Where beginners go wrong

  1. 1

    Big bubbles or stiff, dry foam

    You aerated too long. Limit the air-injection "stretch" to 2–3 seconds, then submerge the tip and roll.

  2. 2

    Scalded, eggy-tasting milk

    You went too hot. Stop steaming at ~60–65°C — when the pitcher is just too hot to hold comfortably.

  3. 3

    Foam and milk separate before you pour

    You didn’t integrate. Tap and swirl the pitcher to "wet paint" texture immediately after steaming, and keep it moving until you pour.

  4. 4

    Drink tastes bitter or burnt

    The espresso is over-extracted or the roast too dark. Aim for ~18 g in to ~36 g out in 27–32 seconds and use a fresher, lighter roast.

What you should taste

Espresso-forward and sweet, with a velvety body and a clean milky finish — the coffee should clearly lead, unlike a milkier latte. If it tastes bitter or ashy, your shot is over-extracted or the roast is too dark; if it tastes thin or sour, the shot is under-extracted.

FAQ

What’s the difference between a flat white and a latte?

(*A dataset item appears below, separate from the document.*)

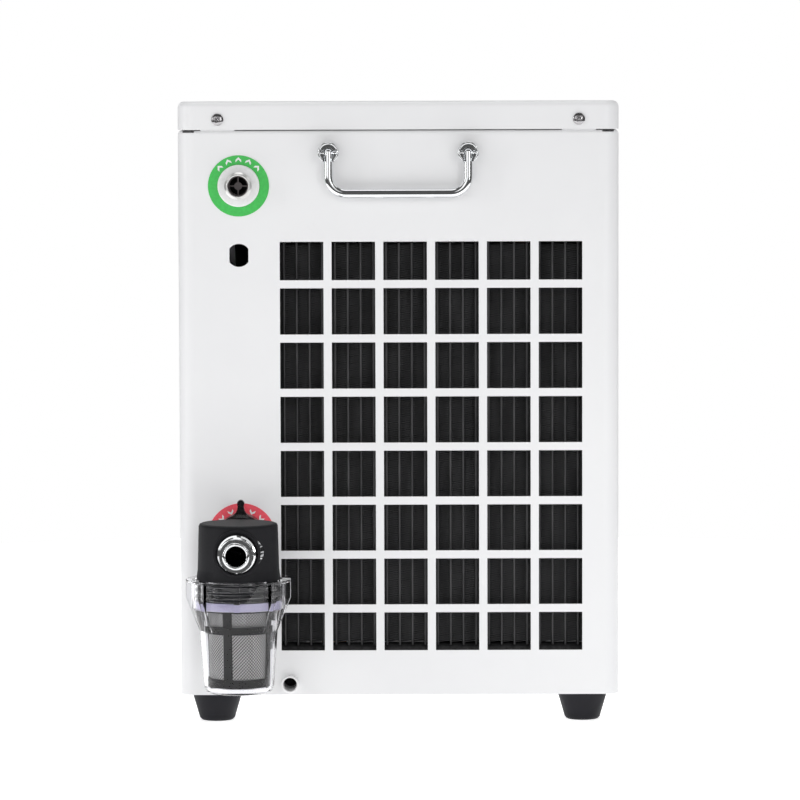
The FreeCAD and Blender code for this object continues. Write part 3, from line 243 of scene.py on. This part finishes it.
def lilacSilicone():
    f = Finish("lilacSilicone")
    milk = f.noise(160, 3)
    mixed = f.blend(milk, (0.50, 0.47, 0.68), (0.66, 0.63, 0.82))
    return f.shade(baseColor=mixed, roughness=f.spread(milk, 0.3, 0.7, 0.3, 0.42),
                   normal=f.bump(milk, 0.08, 0.0001))


meshSettings = {
    "radius": 0.0235,
    "pitch": 0.00125,
    "wire": (0.74, 0.73, 0.72),
    # painted shade on the wires passing under; the stains are also this colour
    "shadeAndStain": (0.08, 0.08, 0.08),
    "open": 0.68,  # the weave's pattern is a hole up to this value
    "solid": 0.80,  # and wire from this one
}


def wovenSteel(s=meshSettings):
    f = Finish("wovenSteel")
    low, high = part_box("basket_mesh")
    x, y, z = f.axes(f.place - ((low.x + high.x) / 2, (low.y + high.y) / 2, 0.0))
    turns = round(math.pi * s["radius"] / s["pitch"])  # half the wires round the sleeve
    warp = f.math("SINE", f.math("ARCTAN2", y, x) * turns)
    weft = f.math("SINE", z * (math.pi / s["pitch"]))
    wires = f.math("MAXIMUM", f.math("ABSOLUTE", warp), f.math("ABSOLUTE", weft))
    # painted shade: wires passing under are coloured dark, wires on top light
    over = f.spread(warp * weft * 0.5 + 0.5, 0.1, 0.9)
    colour = f.blend(over, s["shadeAndStain"], s["wire"])
    stain = f.spread(f.noise(70, 4, 0.6), 0.35, 0.7, 0.0, 0.22)
    return f.shade(baseColor=f.blend(stain, colour, s["shadeAndStain"]), metallic=0.3,
                   roughness=f.spread(over, 0.0, 1.0, 0.55, 0.35),
                   alpha=f.spread(wires, s["open"], s["solid"]),
                   normal=f.bump(over, 0.5, 0.00015))


def coatedAluminium(name, low, high, rough=(0.34, 0.5)):
    f = Finish(name)
    streak = f.noise(220, 4, 0.6, (1, 1, 0.15))
    return f.shade(baseColor=f.blend(f.spread(streak, 0.3, 0.7), low, high), metallic=0.5,
                   roughness=f.spread(streak, 0.3, 0.7, *rough), normal=f.bump(streak, 0.08, 0.0001))


def drawnCopper():
    f = Finish("drawnCopper")
    stain = f.noise(40, 4)
    return f.shade(baseColor=f.blend(stain, (0.62, 0.27, 0.15), (0.42, 0.19, 0.11)), metallic=1.0,
                   roughness=f.spread(stain, 0.3, 0.7, 0.25, 0.42), normal=f.bump(stain, 0.05, 0.0001))


finishes = {
    "white_coat": powderCoat(),
    "screw_zinc": brightMetal("screwZinc", (0.42, 0.41, 0.42), rough=(0.14, 0.26)),
    "black_rubber": mouldedRubber("footRubber", (0.008, 0.008, 0.011)),
    "polished_chrome": brightMetal("polishedChrome", (0.80, 0.81, 0.82)),
    "plated_brass": brightMetal("nickelPlate", (0.88, 0.87, 0.86), rough=(0.30, 0.42)),
    "green_vinyl": printedVinyl("greenVinyl", (0.060, 0.56, 0.100)),
    "red_vinyl": printedVinyl("redVinyl", (0.95, 0.10, 0.14)),
    "white_plastic": mouldedPlastic("whitePlastic", (0.84, 0.84, 0.84), grainScale=500, grain=0.05,
                                    rough=(0.25, 0.35), lift=1.03),
    "grey_plastic": mouldedPlastic("greyPlastic", (0.060, 0.050, 0.051)),
    "charcoal_plastic": mouldedPlastic("charcoalNylon", (0.007, 0.007, 0.009), grainScale=1300,
                                       grain=0.30, rough=(0.5, 0.62), lift=1.3, gloss=0.25),
    "black_plastic": mouldedPlastic("blackPlastic", (0.006, 0.006, 0.007), grainScale=600, grain=0.10,
                                    rough=(0.22, 0.36), lift=1.6, gloss=0.35),
    "clear_bowl": clearPolycarbonate(),
    "lilac_seal": lilacSilicone(),
    "steel_mesh": wovenSteel(),
    "dark_aluminium": coatedAluminium("tubeAluminium", (0.045, 0.045, 0.047), (0.080, 0.080, 0.082)),
    "black_wire": mouldedPlastic("wireEnamel", (0.014, 0.014, 0.015), grainScale=400, grain=0.08,
                                 rough=(0.3, 0.4), lift=1.5),
    "black_steel": mouldedPlastic("blackEnamel", (0.012, 0.012, 0.013), grainScale=120, grain=0.06,
                                  rough=(0.28, 0.4), lift=1.5),
    "pvc_grey": mouldedPlastic("greyVessel", (0.24, 0.26, 0.29), grainScale=200, grain=0.06,
                               rough=(0.35, 0.5), lift=1.1),
    "hose_rubber": mouldedRubber("hoseRubber", (0.013, 0.013, 0.014)),
    "copper": drawnCopper(),
    "display_window": mouldedPlastic("smokedWindow", (0.006, 0.006, 0.009), grainScale=90, grain=0.01,
                                     rough=(0.06, 0.12), lift=1.5),
    "brass_pin": brightMetal("brassPin", (0.75, 0.58, 0.25), rough=(0.2, 0.3)),
}
finishes["pan_zinc"] = finishes["white_coat"]
ownFinish = {
    "basket_frame": mouldedPlastic("basketNylon", (0.004, 0.004, 0.004), grainScale=600, grain=0.1,
                                   rough=(0.5, 0.65), lift=1.5, gloss=0.12),
}
glossyNylon = mouldedPlastic("glossyNylon", (0.006, 0.006, 0.007), grainScale=300, grain=0.03,
                             rough=(0.06, 0.12), lift=1.5, gloss=1.0)
for name, node in nodes.items():
    node.data.materials.clear()
    node.data.materials.append(ownFinish.get(name, finishes[slotOf[name]]))
print("finishes mixed:", len(finishes))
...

A flat white is smaller (5–6 oz) with a higher coffee-to-milk ratio and a thin layer of microfoam, so the espresso leads. A latte is larger with more steamed milk and a milder coffee flavor.

Flat white vs cappuccino?

A cappuccino has a thick, drier foam cap (roughly equal espresso, milk, and foam). A flat white is silky microfoam integrated throughout, with only a thin layer on top.

Can I make a flat white without an espresso machine?

You can approximate it with a Moka pot or AeroPress for the coffee and a handheld frother for the milk, but true microfoam and a real espresso shot need a steam wand and a pump machine.